Small Business Financial Article
Rich Best has spent 28 years in the financial services industry, as an advisor, a managing partner, directors of training and marketing, and now as a consultant to the industry. Rich has written extensively on a broad range of personal finance topics and is published on several top financial sites. Recent books include The American Family Survival Bible and Annuity Facts Revealed: What You MUST Know Before You Invest.

Do You Need a Partner or Investor? Pros and Cons of Each

Do You Need a Partner or Investor? Pros and Cons of Each

Growing businesses often reach a critical juncture when, in order to get to the next level, they require an infusion of capital. In many cases, financed capital is either not available or it’s not sufficient to meet the expansion needs of the business. That’s when many businesses look outside for capital through an investor or by taking on a partner. Both can be a source of big capital; however, both can also be a source of big headaches. Business owners should carefully consider the pros and cons of each to determine, which, if any, would be the best fit for the business.

First, the Key Differences between a Partner and an Investor

An investor is generally, a person or an entity that puts up a sum of money in return for a stake in the company or a future return, or both. An investor can be anyone (or thing) from a family member, to a bank, to a private investment group, a venture capitalist or a vendor/supplier used by the business.

A partner is someone who can bring both financial and intellectual capital to the table. Generally, when a business owner takes on a partner, a partnership agreement details the financial arrangement as well as the respective roles in the business. From that point forward, business equity and interests are divided between the partners according to the agreement.

Generally, a business would seek an investor rather than a partner when they have an immediate need for capital to expand. A capital infusion from an investor can help purchase new equipment or facilities, undertake a major product launch, or pay down high-interest debt.

A business is more likely to take on a partner when, in addition to gaining access to additional capital, it needs additional expertise or capabilities, and/or the partner can help the business gain access to new markets or customers.

Investor Pros and Cons


  • Unless the investor is a venture capitalist or private equity group, investors generally don’t expect to have a role in the business or involvement in management decisions.
  • Capital provided by an investor is considered equity capital, which is not a loan to be repaid. Instead, investors rely on a return on investment which can be realized through profits or the eventual sale of the business.

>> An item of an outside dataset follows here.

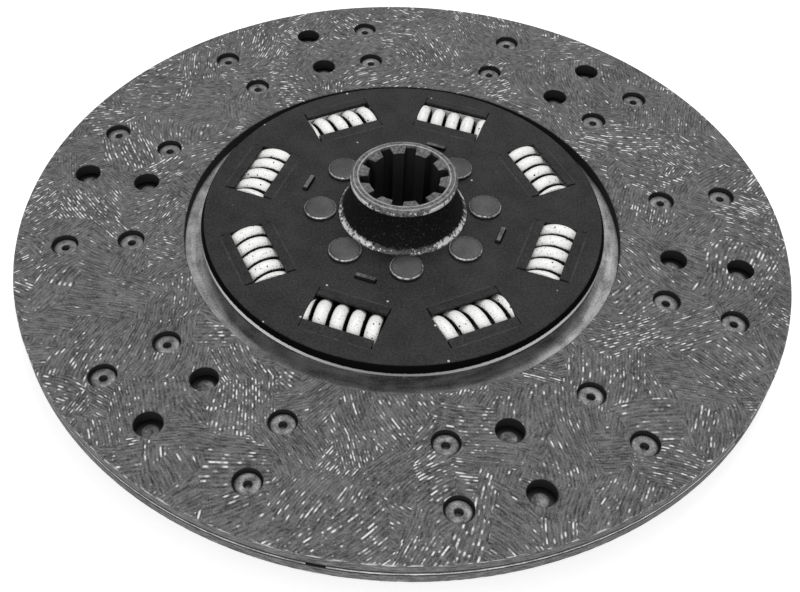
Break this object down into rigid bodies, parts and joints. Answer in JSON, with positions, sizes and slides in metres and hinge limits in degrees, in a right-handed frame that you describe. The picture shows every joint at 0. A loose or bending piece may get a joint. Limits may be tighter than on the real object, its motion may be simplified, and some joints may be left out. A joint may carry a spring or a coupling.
{
  "type": "clutch disc",
  "caption": "Round clutch disc with a splined centre hub, black cover plates over coil damper springs, and drilled friction facings riveted round the rim.",
  "frame": {"origin": "on the disc's axis at the lower end of the hub, which is what it rests on", "axes": "+Z along the shaft axis towards the hub's long end; +X and +Y in the plane of the disc"},
  "size_m": [0.35, 0.35, 0.05],
  "materials": {
    "friction_facing": "matt woven and moulded friction composite",
    "blacked_cover": "satin black phosphated sheet steel",
    "forged_hub": "dark forged steel with bright worn edges",
    "cover_rivet_steel": "dull grey steel rivet heads",
    "cushion_steel": "bare rolled spring steel, slightly mottled",
    "inner_steel": "plain oiled steel",
    "painted_spring": "white paint with small chips",
    "facing_rivet_metal": "dull light tubular rivets",
    "liner_composite": "plain pressed friction composite"
  },
  "bodies": {
    "hub_unit": {"hub": "forged_hub", "cover_plate_top": "blacked_cover", "cover_plate_bottom": "blacked_cover", "cover_rivets": "cover_rivet_steel", "friction_ring_top": "liner_composite", "friction_ring_bottom": "liner_composite", "pressure_ring": "inner_steel", "disc_spring": "inner_steel", "damper_spring_1": "painted_spring", "damper_spring_2": "painted_spring", "damper_spring_3": "painted_spring", "damper_spring_4": "painted_spring", "damper_spring_5": "painted_spring", "damper_spring_6": "painted_spring", "damper_spring_7": "painted_spring", "damper_spring_8": "painted_spring"},
    "friction_disc": {"driven_plate": "inner_steel", "cushion_disc": "cushion_steel", "cushion_rivets": "inner_steel", "facing_top": "friction_facing", "facing_bottom": "friction_facing", "facing_rivets_top": "facing_rivet_metal", "facing_rivets_bottom": "facing_rivet_metal"}
  },
  "joints": [
    {"name": "damper_twist", "type": "hinge", "parent": "hub_unit", "child": "friction_disc", "pos_m": [0, 0, 0.0164], "axis": [0, 0, 1], "range_deg": [-4, 4], "stiffness_Nm_per_rad": 2000, "deforming": ["damper_spring_1", "damper_spring_2", "damper_spring_3", "damper_spring_4", "damper_spring_5", "damper_spring_6", "damper_spring_7", "damper_spring_8"]}
  ]
}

  • Certain types of investors could expect to receive some control over the business in exchange for their investment, based on the agreement.

Partner Pros and Cons


  • Partners can share responsibilities and the burdens of management
  • More partners increase the availability of capital
  • Lenders may look at the business more favorably
  • A partner can bring an immediate influx of capital, capabilities, and customers


  • Unless it is a limited partnership, investing partners will expect a role in the company or in management decisions.
  • The business can become liable for the debts and obligations of the partners.
  • A partner can enter into legal agreements the other partner is required to uphold.

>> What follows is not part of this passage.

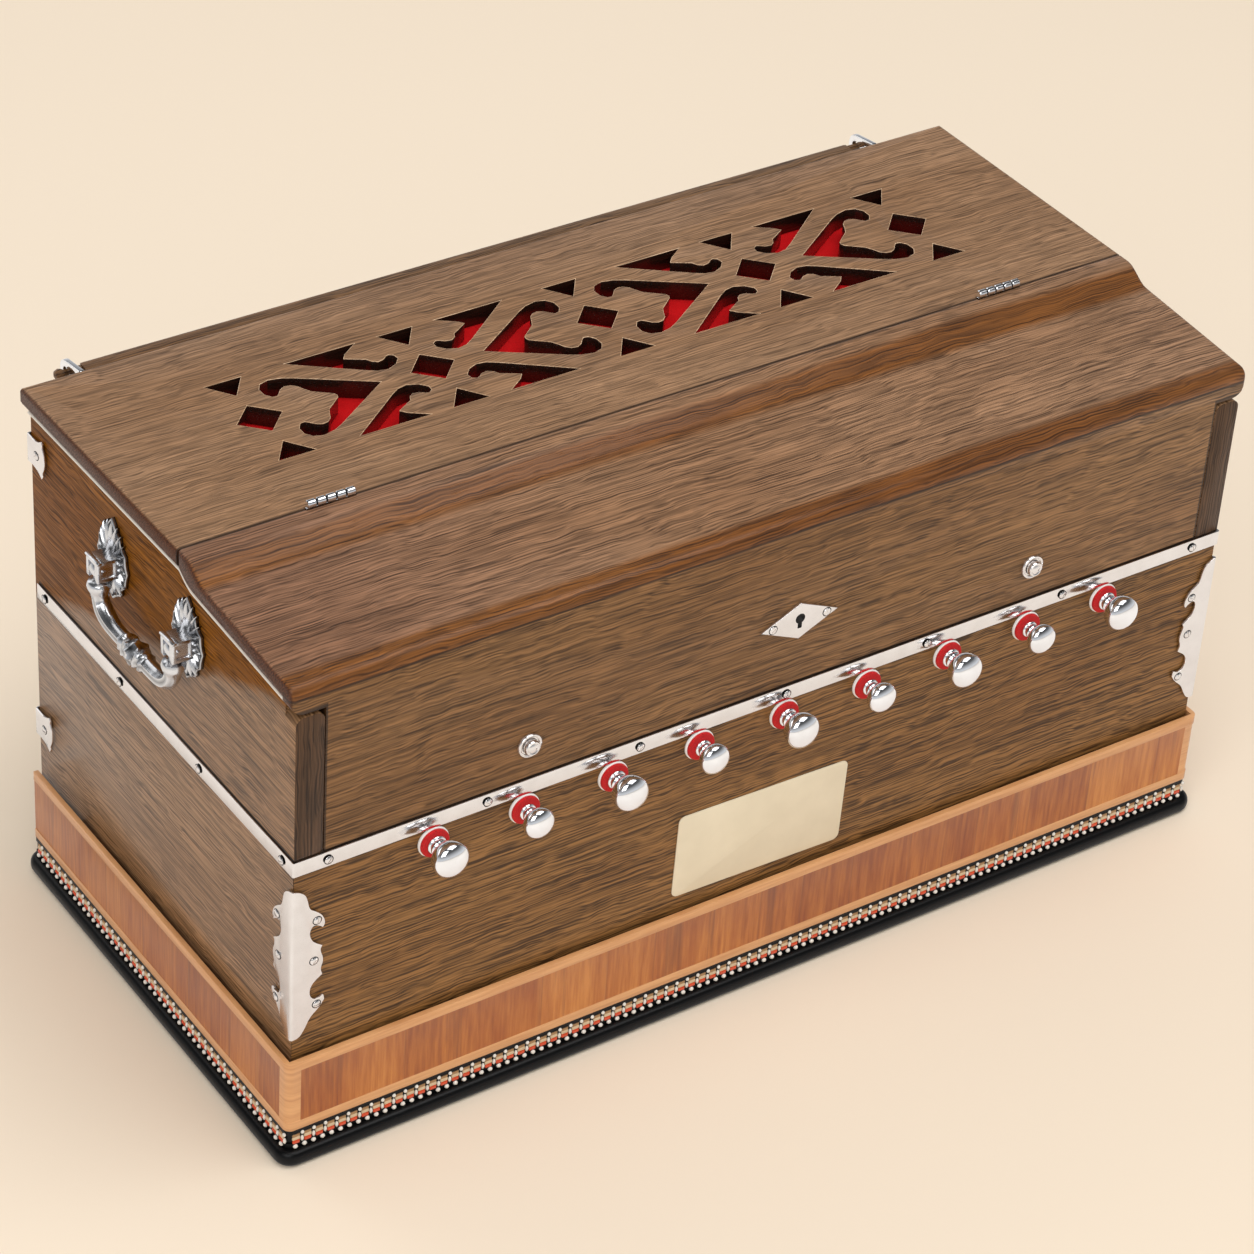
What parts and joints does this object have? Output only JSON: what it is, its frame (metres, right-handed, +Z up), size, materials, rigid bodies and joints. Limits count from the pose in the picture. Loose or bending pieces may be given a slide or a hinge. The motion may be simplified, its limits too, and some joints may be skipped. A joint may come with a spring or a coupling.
{
  "type": "portable harmonium",
  "caption": "Portable hand-pumped reed organ: walnut case with fretted lid over red cloth, hinged key cover, pull stops, drop handles and a rear bellows held by hooks.",
  "frame": {"origin": "middle of the underside of the base board's bounding box, on the surface it stands on", "axes": "+X to the player's right, -Y towards the player (stops and key cover), +Y towards the bellows, +Z up"},
  "size_m": [0.6404, 0.3426, 0.3255],
  "materials": {
    "black_lacquer": "deep black gloss lacquer on the base board",
    "bead_strip": "inlay strip of white beads, tan tiles and orange scallops",
    "plinth_veneer": "warm brown upright veneer with pale edgings, satin",
    "walnut": "medium brown walnut, fine grain, satin varnish",
    "dark_walnut": "dark stained board, satin",
    "pale_wood": "bare pale wood",
    "nickel_plate": "bright nickel plated sheet",
    "chrome_plate": "polished chrome plate",
    "antique_silver": "cast, silver plated, dark in the hollows",
    "red_cloth": "bright red cloth",
    "bellows_cloth": "dark red bellows cloth",
    "white_key": "key of wood with a glossy ivory coloured cover",
    "black_key": "key of wood, glossy black"
  },
  "bodies": {
    "case": {"base_plate": "black_lacquer", "plinth_trim": "plinth_veneer", "beaded_inlay": "bead_strip", "side_left": "walnut", "side_right": "walnut", "front_board": "walnut", "back_board": "walnut", "reed_board": "pale_wood", "reservoir_bellows": "bellows_cloth", "key_frame": "pale_wood", "name_board": "dark_walnut", "fret_top": "walnut", "grille_cloth": "red_cloth", "nickel_band": "nickel_plate", "front_bracket_left": "nickel_plate", "front_bracket_right": "nickel_plate", "rear_lower_bracket_left": "nickel_plate", "rear_lower_bracket_right": "nickel_plate", "rear_upper_bracket_left": "nickel_plate", "rear_upper_bracket_right": "nickel_plate", "handle_mount_left_front": "antique_silver", "handle_mount_left_rear": "antique_silver", "handle_mount_right_front": "antique_silver", "handle_mount_right_rear": "antique_silver", "hinge_leaf_fixed_left": "chrome_plate", "hinge_leaf_fixed_right": "chrome_plate"},
    "cover": {"front_cover": "walnut", "lock_escutcheon": "nickel_plate", "cover_lock": "nickel_plate", "cover_stud_left": "chrome_plate", "cover_stud_right": "chrome_plate", "hinge_leaf_moving_left": "chrome_plate", "hinge_leaf_moving_right": "chrome_plate"},
    "pump_board": {"bellows_board": "walnut", "bellows_folds": "bellows_cloth"},
    "hook_left": {"bellows_hook_left": "chrome_plate"},
    "hook_right": {"bellows_hook_right": "chrome_plate"},
    "bail_left": {"handle_bail_left": "antique_silver"},
    "bail_right": {"handle_bail_right": "antique_silver"},
    "stop_1": {"stop_knob_1": "chrome_plate"},
    "stop_2": {"stop_knob_2": "chrome_plate"},
    "stop_3": {"stop_knob_3": "chrome_plate"},
    "stop_4": {"stop_knob_4": "chrome_plate"},
    "stop_5": {"stop_knob_5": "chrome_plate"},
    "stop_6": {"stop_knob_6": "chrome_plate"},
    "stop_7": {"stop_knob_7": "chrome_plate"},
    "stop_8": {"stop_knob_8": "chrome_plate"},
    "stop_9": {"stop_knob_9": "chrome_plate"},
    "playing_key_c": {"key_c": "white_key"},
    "playing_key_d": {"key_d": "white_key"},
    "playing_key_e": {"key_e": "white_key"},
    "playing_key_f": {"key_f": "white_key"},
    "playing_key_g": {"key_g": "white_key"},
    "playing_key_a": {"key_a": "white_key"},
    "playing_key_b": {"key_b": "white_key"},
    "playing_key_c_sharp": {"key_c_sharp": "black_key"},
    "playing_key_d_sharp": {"key_d_sharp": "black_key"},
    "playing_key_f_sharp": {"key_f_sharp": "black_key"},
    "playing_key_g_sharp": {"key_g_sharp": "black_key"},
    "playing_key_a_sharp": {"key_a_sharp": "black_key"}
  },
  "joints": [
    {"name": "cover_hinge", "type": "hinge", "parent": "case", "child": "cover", "pos_m": [0, -0.03128, 0.3232], "axis": [-1, 0, 0], "range_deg": [0, 180]},
    {"name": "bellows_hinge", "type": "hinge", "parent": "case", "child": "pump_board", "pos_m": [0, 0.15287, 0.078], "axis": [-1, 0, 0], "range_deg": [0, 28], "deforming": ["bellows_folds"]},
    {"name": "hook_left_pivot", "type": "hinge", "parent": "case", "child": "hook_left", "pos_m": [-0.264, 0.14467, 0.3], "axis": [1, 0, 0], "range_deg": [0, 25]},
    {"name": "hook_right_pivot", "type": "hinge", "parent": "case", "child": "hook_right", "pos_m": [0.264, 0.14467, 0.3], "axis": [1, 0, 0], "range_deg": [0, 25]},
    {"name": "bail_left_pivot", "type": "hinge", "parent": "case", "child": "bail_left", "pos_m": [-0.3134, -0.00283, 0.27], "axis": [0, 1, 0], "range_deg": [0, 90]},
    {"name": "bail_right_pivot", "type": "hinge", "parent": "case", "child": "bail_right", "pos_m": [0.3134, -0.00283, 0.27], "axis": [0, -1, 0], "range_deg": [0, 90]},
    {"name": "stop_1_pull", "type": "slide", "parent": "case", "child": "stop_1", "axis": [0, -1, 0], "range_m": [0, 0.015]},
    {"name": "stop_2_pull", "type": "slide", "parent": "case", "child": "stop_2", "axis": [0, -1, 0], "range_m": [0, 0.015]},
    {"name": "stop_3_pull", "type": "slide", "parent": "case", "child": "stop_3", "axis": [0, -1, 0], "range_m": [0, 0.015]},
    {"name": "stop_4_pull", "type": "slide", "parent": "case", "child": "stop_4", "axis": [0, -1, 0], "range_m": [0, 0.015]},
    {"name": "stop_5_pull", "type": "slide", "parent": "case", "child": "stop_5", "axis": [0, -1, 0], "range_m": [0, 0.015]},
    {"name": "stop_6_pull", "type": "slide", "parent": "case", "child": "stop_6", "axis": [0, -1, 0], "range_m": [0, 0.015]},
    {"name": "stop_7_pull", "type": "slide", "parent": "case", "child": "stop_7", "axis": [0, -1, 0], "range_m": [0, 0.015]},
    {"name": "stop_8_pull", "type": "slide", "parent": "case", "child": "stop_8", "axis": [0, -1, 0], "range_m": [0, 0.015]},
    {"name": "stop_9_pull", "type": "slide", "parent": "case", "child": "stop_9", "axis": [0, -1, 0], "range_m": [0, 0.015]},
    {"name": "key_c_press", "type": "hinge", "parent": "case", "child": "playing_key_c", "pos_m": [-0.1125, 0.05717, 0.203], "axis": [1, 0, 0], "range_deg": [0, 2.2], "stiffness_Nm_per_rad": 2, "springref_deg": -2.86},
    {"name": "key_d_press", "type": "hinge", "parent": "case", "child": "playing_key_d", "pos_m": [-0.09, 0.05717, 0.203], "axis": [1, 0, 0], "range_deg": [0, 2.2], "stiffness_Nm_per_rad": 2, "springref_deg": -2.86},
    {"name": "key_e_press", "type": "hinge", "parent": "case", "child": "playing_key_e", "pos_m": [-0.0675, 0.05717, 0.203], "axis": [1, 0, 0], "range_deg": [0, 2.2], "stiffness_Nm_per_rad": 2, "springref_deg": -2.86},
    {"name": "key_f_press", "type": "hinge", "parent": "case", "child": "playing_key_f", "pos_m": [-0.045, 0.05717, 0.203], "axis": [1, 0, 0], "range_deg": [0, 2.2], "stiffness_Nm_per_rad": 2, "springref_deg": -2.86},
    {"name": "key_g_press", "type": "hinge", "parent": "case", "child": "playing_key_g", "pos_m": [-0.0225, 0.05717, 0.203], "axis": [1, 0, 0], "range_deg": [0, 2.2], "stiffness_Nm_per_rad": 2, "springref_deg": -2.86},
    {"name": "key_a_press", "type": "hinge", "parent": "case", "child": "playing_key_a", "pos_m": [0, 0.05717, 0.203], "axis": [1, 0, 0], "range_deg": [0, 2.2], "stiffness_Nm_per_rad": 2, "springref_deg": -2.86},
    {"name": "key_b_press", "type": "hinge", "parent": "case", "child": "playing_key_b", "pos_m": [0.0225, 0.05717, 0.203], "axis": [1, 0, 0], "range_deg": [0, 2.2], "stiffness_Nm_per_rad": 2, "springref_deg": -2.86},
    {"name": "key_c_sharp_press", "type": "hinge", "parent": "case", "child": "playing_key_c_sharp", "pos_m": [-0.10125, 0.05717, 0.203], "axis": [1, 0, 0], "range_deg": [0, 2.2], "stiffness_Nm_per_rad": 2, "springref_deg": -2.86},
    {"name": "key_d_sharp_press", "type": "hinge", "parent": "case", "child": "playing_key_d_sharp", "pos_m": [-0.07875, 0.05717, 0.203], "axis": [1, 0, 0], "range_deg": [0, 2.2], "stiffness_Nm_per_rad": 2, "springref_deg": -2.86},
    {"name": "key_f_sharp_press", "type": "hinge", "parent": "case", "child": "playing_key_f_sharp", "pos_m": [-0.03375, 0.05717, 0.203], "axis": [1, 0, 0], "range_deg": [0, 2.2], "stiffness_Nm_per_rad": 2, "springref_deg": -2.86},
    {"name": "key_g_sharp_press", "type": "hinge", "parent": "case", "child": "playing_key_g_sharp", "pos_m": [-0.01125, 0.05717, 0.203], "axis": [1, 0, 0], "range_deg": [0, 2.2], "stiffness_Nm_per_rad": 2, "springref_deg": -2.86},
    {"name": "key_a_sharp_press", "type": "hinge", "parent": "case", "child": "playing_key_a_sharp", "pos_m": [0.01125, 0.05717, 0.203], "axis": [1, 0, 0], "range_deg": [0, 2.2], "stiffness_Nm_per_rad": 2, "springref_deg": -2.86}
  ]
}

Choosing a partner can be much more difficult than choosing an investor. Failed partnerships are among the main reasons why businesses fail. Selecting the right partner must involve a serious evaluation that goes beyond the additional capital he or she can bring. All of the funding, skills and expertise a person brings will be worth nothing if there is no compatibility of work style and business philosophies.

If you just need capital, look to investors. If you really need an influx of human capital along with financial capital, look to a partner. But choose wisely.